Chinese smartphone brands have become a gigantic phenomenon in recent years. Xiaomi, Oppo, Vivo, and Huawei are now some of the biggest smartphone brands in terms of raw shipments and sales, with all four brands accounting for over 40% of all smartphone shipments globally. And their presence in the Asian, European, and South American continents have risen to all-time highs. But these companies are, for the most part, forced to bend the knee to Google whenever possible as the Google Play Store and Google Mobile Services are essential parts of the Android experience. It seems, however, that these brands are now seeking some independence from Google as they are working together on an “app store alliance” of sorts.

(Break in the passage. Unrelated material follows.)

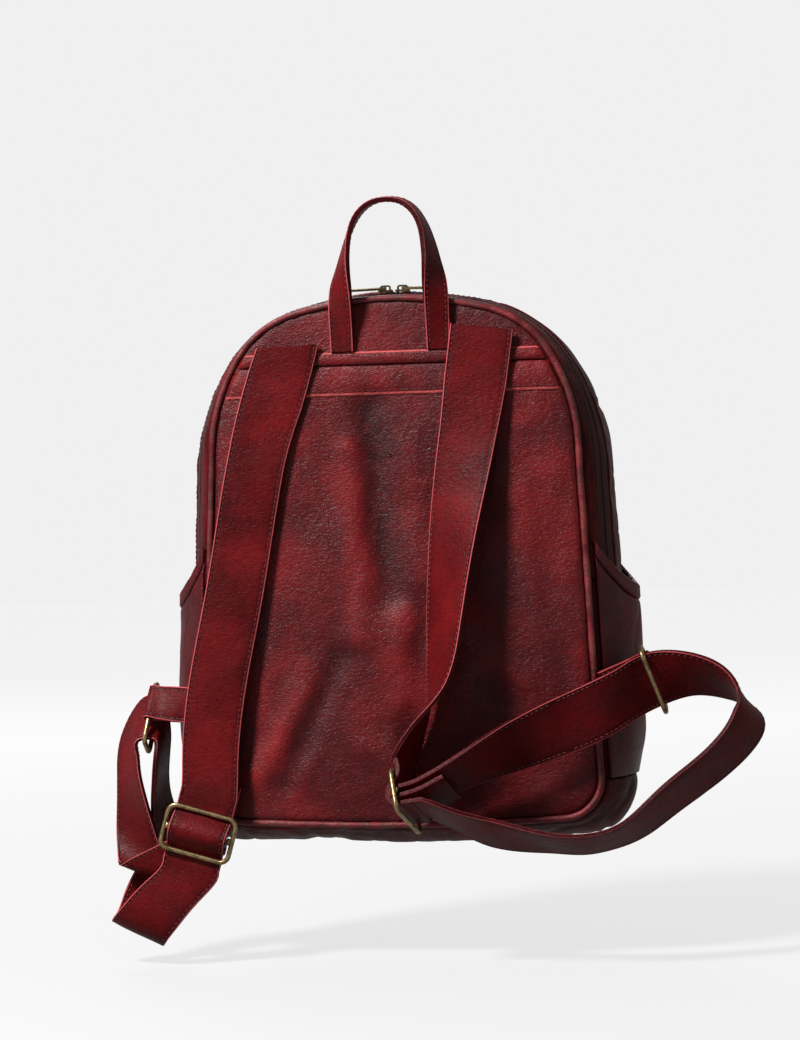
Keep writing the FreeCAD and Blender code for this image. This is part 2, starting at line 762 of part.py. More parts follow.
for name, glide in GLIDES.items():
    brass_loop("adjuster_frame_" + name, "glide", glide.placement())
    bar_between("adjuster_bar_" + name, glide.placement())


def axes_placement(centre, x_dir, y_dir):
    """Placement whose X runs along x_dir and whose Y lies as near y_dir as it can."""
    x_dir = x_dir.normalize()
    z_dir = x_dir.cross(y_dir).normalize()
    y_dir = z_dir.cross(x_dir)
    return FreeCAD.Placement(FreeCAD.Matrix(
        x_dir.x, y_dir.x, z_dir.x, centre.x,
        x_dir.y, y_dir.y, z_dir.y, centre.y,
        x_dir.z, y_dir.z, z_dir.z, centre.z))


# Rings: centre, direction of the long bars, direction towards the bar that the tab holds, foot of
# the tab at the side seam, and how far the ring has slid along that bar from square.
RINGS = {
    "left": (V(-156.9, 14, -311.4), V(-0.1, -0.5, -0.86), V(0.05, -0.86, 0.5), V(-121.7, 1.5, -304), 2),
    "right": (V(153.5, 8, -293), V(0.34, 0.2, -0.92), V(-0.068, 0.96, 0.184), V(123.6, 1.8, -298), -2),
}


def ring_tab(label, bar, long_way, foot):
    """Folded leather tab: out from the side seam, round one long bar of the ring and back."""
    way = bar - foot
    reach = way.Length
    way.normalize()
    seam = Z_AXIS if long_way.z > 0 else Z_AXIS * -1
    bend = size("wire_radius") + size("fit_gap") + size("tab_wall") / 2
    layer = size("tab_wall") / 2 + size("seam_gap") / 2

    def place(along, off, turn):
        across = seam * (1 - turn) + long_way * turn
        off_way = way.cross(across).normalize()
        return (foot + way * along + off_way * off, across)

    near_ring = (reach - bend * 2.2, layer + 0.4, 0.85)
    outward = [(0, layer, 0), (reach * 0.4, layer, 0.3), near_ring, (reach, bend, 1)]
    angles = [math.radians(degrees) for degrees in (60, 30, 0, -30, -60)]
    round_bar = [(reach + bend * math.cos(a), bend * math.sin(a), 1) for a in angles]
    homeward = [(along, -off, turn) for along, off, turn in reversed(outward)]
    stations = [place(*row) for row in outward + round_bar + homeward]
    return feature(label, band(stations, [size("tab_width")] * len(stations), size("tab_wall"), 0))


half_ring = size("ring_width") / 2 - size("wire_radius")
for name, (centre, long_way, to_tab, foot, slack) in RINGS.items():
    long_way = long_way.normalize()
    placement = axes_placement(centre, V(long_way), V(to_tab))
    brass_loop("strap_ring_" + name, "ring", placement)
    bar = placement.multVec(V(0, half_ring, 0))
    held = bar - long_way * ((bar - foot).dot(long_way) + slack)
    ring_tab("ring_tab_" + name, held, V(long_way), foot)

# --- front pocket -------------------------------------------------------------------------------
# Its pieces are drawn about the pocket's own centre, with local Z standing for world -Y.

pocket_middle = -size("front_drop") - size("front_height") / 2


def pocket_place(body, out):
    """Stand a front pocket piece on the front panel; out is its distance along the depth."""
    body.Placement.Rotation = FreeCAD.Rotation(X_AXIS, 90)
    body.setExpression("Placement.Base.y", "Sizes.bag_depth + " + out)
    body.setExpression("Placement.Base.z", "-Sizes.front_drop - Sizes.front_height / 2")


def less(name, gap, times=2):
    """A size of the front pocket drawn in by a gap on both sides, or by once the gap."""
    return ("Sizes.%s - (%s) * %d" % (name, gap[0], times), size(name) - gap[1] * times)


def pocket_rectangle(sketch, gap):
    rounded_rectangle(sketch, less("front_width", gap), less("front_height", gap), less("front_corner", gap, 1))


PIPE_GAP = plain("piping_inset")
PANEL_GAP = ("Sizes.piping_inset + Sizes.piping_radius + Sizes.seam_gap", hug)
NO_GAP = ("0", 0.0)
RUN = "(Sizes.front_depth - Sizes.piping_radius * 2 + 0.7)"

gusset = new_body("front_pocket_gusset")
rim = new_sketch(gusset, "XY_Plane")
pocket_rectangle(rim, NO_GAP)
pad = gusset.newObject("PartDesign::Pad", "front_gusset_pad")
pad.Profile = rim
pad.Reversed = True
pad.setExpression("Length", RUN)
hollow = new_sketch(gusset, "XY_Plane")
pocket_rectangle(hollow, plain("leather"))
doc.recompute()
bore = gusset.newObject("PartDesign::Pocket", "front_gusset_hollow")
bore.Profile = hollow
bore.Type = "ThroughAll"
bore.Midplane = True
slot = new_sketch(gusset, "XZ_Plane")
slot_corner = ("Sizes.seam_gap * 5", size("seam_gap") * 5)
rounded_rectangle(slot, plain("front_zip_length"), plain("front_zip_width"), slot_corner)
slot.setExpression("AttachmentOffset.Base.y", "-" + RUN + " / 2")
doc.recompute()
mouth = gusset.newObject("PartDesign::Pocket", "front_gusset_mouth")
mouth.Profile = slot
mouth.setExpression("Length", "Sizes.front_height")
gusset.Tip = mouth
pocket_place(gusset, "Sizes.seam_gap")
publish(gusset, "front_pocket_gusset")

cover = new_body("front_pocket_panel")
face = new_sketch(cover, "XY_Plane")
pocket_rectangle(face, PANEL_GAP)
pad = cover.newObject("PartDesign::Pad", "front_cover_pad")
pad.Profile = face
pad.setExpression("Length", "Sizes.leather")
cover.Tip = pad
pocket_place(cover, "Sizes.front_depth")
publish(cover, "front_pocket_panel")

doc.recompute()
piping = wire_loop("front_pocket_piping", less("front_width", PIPE_GAP), less("front_height", PIPE_GAP),
                   less("front_corner", PIPE_GAP, 1), "Sizes.piping_radius")
pocket_place(piping, "Sizes.front_depth - Sizes.piping_radius + 0.8")

ZIP_MIDDLE = "Sizes.bag_depth + Sizes.seam_gap + " + RUN + " / 2"


def zip_block(label, length, width, low, high):
    """Straight strip in the mouth of the front pocket; heights count down from its top."""
    strip = doc.addObject("Part::Box", label)
    strip.setExpression("Length", length)
    strip.setExpression("Width", width)
    strip.setExpression("Height", "(%s) - (%s)" % (low, high))
    strip.setExpression("Placement.Base.x", "-(%s) / 2" % length)
    strip.setExpression("Placement.Base.y", "%s - (%s) / 2" % (ZIP_MIDDLE, width))
    strip.setExpression("Placement.Base.z", "-Sizes.front_drop - (%s)" % low)
    return publish(strip, label)


TAPE_TOP = "Sizes.tape_sink"
TAPE_FOOT = TAPE_TOP + " + Sizes.tape_wall"
COIL_TOP = TAPE_TOP + " - Sizes.coil_rise"
zip_block("front_zip_tape", "Sizes.front_zip_length - 0.2", "Sizes.front_zip_width - 0.2", TAPE_FOOT, TAPE_TOP)
zip_block("front_zip_coil", "Sizes.front_zip_length - 4", "Sizes.coil_width", TAPE_TOP, COIL_TOP)

# --- zip sliders --------------------------------------------------------------------------------
# A slider's own frame: X along the zip, Z away from the bag, origin on top of the coil.

window_foot = size("fit_gap") + size("slider_wall")
pivot_rise = window_foot + size("pin_radius") + 0.1
BAIL_HALF = 3.4
BAIL_THICK = 1.1
LINK = 1.0
HOLE_LENGTH = 4.2
HOLE_WIDTH = 2.6


def zip_slider(label, placement):
    """Slider body: a rounded plate over the coil with an arched bail for the pull."""
    body = new_body(label)
    foot = new_sketch(body, "XY_Plane", "Sizes.fit_gap")
    corner = ("Sizes.slider_width / 3", size("slider_width") / 3)
    rounded_rectangle(foot, plain("slider_length"), plain("slider_width"), corner)
    pad = body.newObject("PartDesign::Pad", label + "_plate")
    pad.Profile = foot
    pad.setExpression("Length", "Sizes.slider_wall")
    doc.recompute()
    arch = new_sketch(body, "XZ_Plane")
    low = window_foot - size("slider_wall") / 2
    ceiling = window_foot + 2 * size("pin_radius") + 0.2
    inside = BAIL_HALF - BAIL_THICK
    corners = [
        (-BAIL_HALF, low), (-BAIL_HALF, ceiling),
        (-inside, ceiling + BAIL_THICK), (inside, ceiling + BAIL_THICK),
        (BAIL_HALF, ceiling), (BAIL_HALF, low), (inside, low),
        (inside, ceiling), (-inside, ceiling), (-inside, low)]
    points = [V(x, z, 0) for x, z in corners]
    for start, end in zip(points, points[1:] + points[:1]):
        arch.addGeometry(Part.LineSegment(start, end))
    doc.recompute()
    bail = body.newObject("PartDesign::Pad", label + "_bail")
    bail.Profile = arch
    bail.Midplane = True
    bail.setExpression("Length", "Sizes.slider_wall * 1.3")
    body.Tip = bail
    body.Placement = placement
    return publish(body, label)


def zip_pull(label, placement, way):
    """Pull tab lying along the zip, hooked in the bail; way is +1 or -1 along the slider's X."""
    body = new_body(label)
    blank = new_sketch(body, "XY_Plane")
    corner = ("Sizes.pull_width / 3", size("pull_width") / 3)
    rounded_rectangle(blank, plain("pull_length"), plain("pull_width"), corner)
    pad = body.newObject("PartDesign::Pad", label + "_blank")
    pad.Profile = blank
    pad.Midplane = True
    pad.setExpression("Length", "Sizes.pull_wall")
    eye = new_sketch(body, "XY_Plane")
    rounded_rectangle(eye, ("%g" % HOLE_LENGTH, HOLE_LENGTH), ("%g" % HOLE_WIDTH, HOLE_WIDTH), ("0.6", 0.6))
    eye.setExpression("AttachmentOffset.Base.x", "%g - Sizes.pull_length / 2" % (LINK + HOLE_LENGTH / 2))
    doc.recompute()
    hole = body.newObject("PartDesign::Pocket", label + "_eye")
    hole.Profile = eye
    hole.Type = "ThroughAll"
    hole.Midplane = True
    body.Tip = hole
    turn = FreeCAD.Rotation(Z_AXIS, 0 if way > 0 else 180)
    shift = V(way * (size("pull_length") / 2 - LINK / 2), 0, pivot_rise)
    body.Placement = placement.multiply(FreeCAD.Placement(shift, turn))
    return publish(body, label)


zip_y = size("zip_centre")
coil_radius = size("top_radius") + size("coil_rise") - size("tape_sink")
arc_centre = V(0, zip_y, -size("bag_drop") + bulge_at(zip_y) * size("top_growth") - size("top_radius"))
climb = (bulge_at(zip_y + 1) - bulge_at(zip_y - 1)) / 2 * size("top_growth")
slider_angle = math.degrees(math.asin((size("slider_length") / 2 + 0.8) / coil_radius))
for name, way in (("left", -1), ("right", 1)):
    angle = math.radians(way * slider_angle)
    radial = V(math.sin(angle), -climb, math.cos(angle))
    along = V(math.cos(angle), 0, -math.sin(angle))
    place = axes_placement(arc_centre + V(radial.x, 0, radial.z) * coil_radius, along, radial.cross(along))
    zip_slider("main_zip_slider_" + name, place)
    zip_pull("main_zip_pull_" + name, place, way)

run = size("front_depth") - 2 * size("piping_radius") + 0.7
front_zip_y = depth + size("seam_gap") + run / 2
parked = V(size("front_zip_length") / 2 - 12, front_zip_y, -size("front_drop") + size("coil_rise") - size("tape_sink"))
place = FreeCAD.Placement(parked, FreeCAD.Rotation())
zip_slider("front_zip_slider", place)
zip_pull("front_zip_pull", place, 1)

# --- check and write ----------------------------------------------------------------------------

doc.recompute()
for thing in doc.Objects:
    if "Invalid" in thing.State or "Error" in thing.State:
        raise RuntimeError("%s did not build: %s" % (thing.Label, thing.State))
os.makedirs("parts", exist_ok=True)
for node in nodes:
    if node.Shape.isNull() or not node.Shape.isValid() or not node.Shape.Solids:
        raise RuntimeError("%s has no sound shape" % node.Label)
    node.Shape.exportStep(os.path.join("parts", node.Label + ".step"))
print("%d sub-parts written" % len(nodes))
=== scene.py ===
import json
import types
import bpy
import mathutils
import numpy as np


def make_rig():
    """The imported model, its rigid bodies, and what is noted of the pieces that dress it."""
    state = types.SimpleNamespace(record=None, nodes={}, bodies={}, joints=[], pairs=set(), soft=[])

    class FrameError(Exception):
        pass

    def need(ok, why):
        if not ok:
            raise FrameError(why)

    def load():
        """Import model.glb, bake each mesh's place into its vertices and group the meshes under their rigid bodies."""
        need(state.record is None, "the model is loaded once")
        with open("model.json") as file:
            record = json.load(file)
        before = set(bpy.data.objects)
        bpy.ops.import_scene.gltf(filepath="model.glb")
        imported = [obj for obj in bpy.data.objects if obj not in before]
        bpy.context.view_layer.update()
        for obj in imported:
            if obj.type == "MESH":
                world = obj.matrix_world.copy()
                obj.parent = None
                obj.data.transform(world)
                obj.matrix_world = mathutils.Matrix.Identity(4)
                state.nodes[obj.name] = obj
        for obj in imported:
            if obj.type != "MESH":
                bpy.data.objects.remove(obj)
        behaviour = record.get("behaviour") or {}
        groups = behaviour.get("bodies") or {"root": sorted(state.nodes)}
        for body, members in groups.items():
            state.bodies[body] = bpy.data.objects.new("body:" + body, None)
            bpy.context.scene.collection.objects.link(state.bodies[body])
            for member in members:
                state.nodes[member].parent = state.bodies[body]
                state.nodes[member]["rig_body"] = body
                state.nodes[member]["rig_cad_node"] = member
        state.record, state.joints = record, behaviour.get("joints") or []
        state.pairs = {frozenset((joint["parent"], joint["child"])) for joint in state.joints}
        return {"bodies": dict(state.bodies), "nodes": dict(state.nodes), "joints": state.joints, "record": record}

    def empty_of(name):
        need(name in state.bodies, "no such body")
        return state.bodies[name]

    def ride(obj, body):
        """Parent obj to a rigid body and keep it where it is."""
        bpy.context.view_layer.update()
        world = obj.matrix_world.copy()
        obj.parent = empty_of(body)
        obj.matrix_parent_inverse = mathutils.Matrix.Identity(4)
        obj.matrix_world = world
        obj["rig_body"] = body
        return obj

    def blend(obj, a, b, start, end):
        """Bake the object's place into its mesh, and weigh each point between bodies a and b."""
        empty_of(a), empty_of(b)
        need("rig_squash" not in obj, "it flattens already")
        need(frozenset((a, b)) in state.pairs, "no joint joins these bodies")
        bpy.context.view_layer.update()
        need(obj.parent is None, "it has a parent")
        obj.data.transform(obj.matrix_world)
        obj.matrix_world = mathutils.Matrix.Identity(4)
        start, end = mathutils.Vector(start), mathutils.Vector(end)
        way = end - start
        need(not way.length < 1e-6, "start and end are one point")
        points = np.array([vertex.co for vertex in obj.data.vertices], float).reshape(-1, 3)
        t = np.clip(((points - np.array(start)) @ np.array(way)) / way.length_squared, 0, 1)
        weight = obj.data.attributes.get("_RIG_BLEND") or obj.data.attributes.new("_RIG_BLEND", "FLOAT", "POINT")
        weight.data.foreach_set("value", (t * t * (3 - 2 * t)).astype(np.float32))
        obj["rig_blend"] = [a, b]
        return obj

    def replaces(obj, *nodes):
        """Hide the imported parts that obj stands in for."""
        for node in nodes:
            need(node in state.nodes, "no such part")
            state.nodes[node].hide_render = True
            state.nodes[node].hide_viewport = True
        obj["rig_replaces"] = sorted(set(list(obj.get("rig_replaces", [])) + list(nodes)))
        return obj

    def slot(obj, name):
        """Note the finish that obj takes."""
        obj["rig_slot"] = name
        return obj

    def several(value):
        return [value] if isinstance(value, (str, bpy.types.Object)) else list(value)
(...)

Reuters’ report on this matter talks about a “Global Developer Service Alliance” or GDSA, where developers will be able to upload an app simultaneously on these brands’ respective app stores. While the report doesn’t immediately talk about a single Play Store alternative, all 4 app stores having the same content and backend would essentially make them the same app store. These 4 brands already have their own app stores up and running, as devices launched in mainland China don’t have Google Play Services, so this move would simply unify them. This move may have been fueled by Huawei’s US sanctions: the company is banned from doing business with US companies and therefore they can’t use Google services at all, forcing them to seek alternatives.,
As we said before, all of these companies are huge by their own right, so having them join forces could potentially mean trouble for Google’s grip on Android in overseas markets. Oppo and Vivo are both owned by BBK Electronics, which also owns OnePlus and Realme–the report doesn’t say whether these 2 brands would be joining the alliance, with OnePlus strengthening their US carrier presence and Realme putting heat under Xiaomi’s feet in India.